Discover more from Bury Me in New Jersey
Swallowed, hollowed, Heavy about everything but my love
I wait for my mom's food to cool enough to try and feed her. Her swallowing reflexes have been getting worse and worse, and as I stare at the three bowls of supplemental pastes, and the way her hip bone protrudes from underneath her skin, I can't help but feel a sinking feeling somewhere between my heart and stomach.
How much longer can this go on, this never-ending disease that clearly will have an end, perhaps sooner than we've been wanting to admit? I equal parts want it to be easier to feed her and am furious that we are attempting this anymore. Each spoonful, no matter how carefully measured, feels arduous, desperate, dangerous, and I hold my breath with each effort, massaging her neck muscles to help them relax and accept a few more calories.
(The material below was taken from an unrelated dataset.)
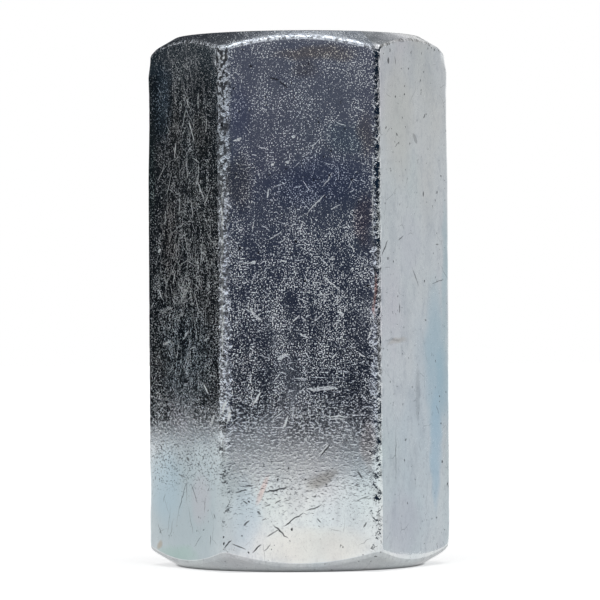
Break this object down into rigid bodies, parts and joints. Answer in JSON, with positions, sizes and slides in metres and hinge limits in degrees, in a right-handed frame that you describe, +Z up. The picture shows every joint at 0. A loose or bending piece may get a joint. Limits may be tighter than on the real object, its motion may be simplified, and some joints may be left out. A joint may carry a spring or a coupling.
{
  "type": "coupling nut",
  "caption": "Long hexagonal coupling nut with chamfered ends and a through thread that joins two threaded rods end to end.",
  "frame": {"origin": "centre of the lower end face, on the thread's axis", "axes": "+Z up along the thread's axis to the upper end face; two of the six flats face along -Y and +Y, and two corners lie along -X and +X"},
  "size_m": [0.0274, 0.024, 0.048],
  "materials": {
    "zinc_plated_steel": "bright zinc plating with a clear blue passivation, satin, finely pitted and scratched"
  },
  "bodies": {
    "root": {"coupling_nut": "zinc_plated_steel"}
  },
  "joints": []
}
This goes against my end-of-life training, against the advice of just about any expert in this field, against the voice inside me that understands that food is not always the answer, despite cultural conditioning, biological inclinations, and the hopeless wishful thinking that maybe this gesture will truly be nourishing, healing, restorative. But these Knowings do not ease the pain of seeing her body dwindle away, more bone than flesh with each passing day. And so we stir thickened juice, spoon small tastes of gravy, and hope it will be enough to get us through another day.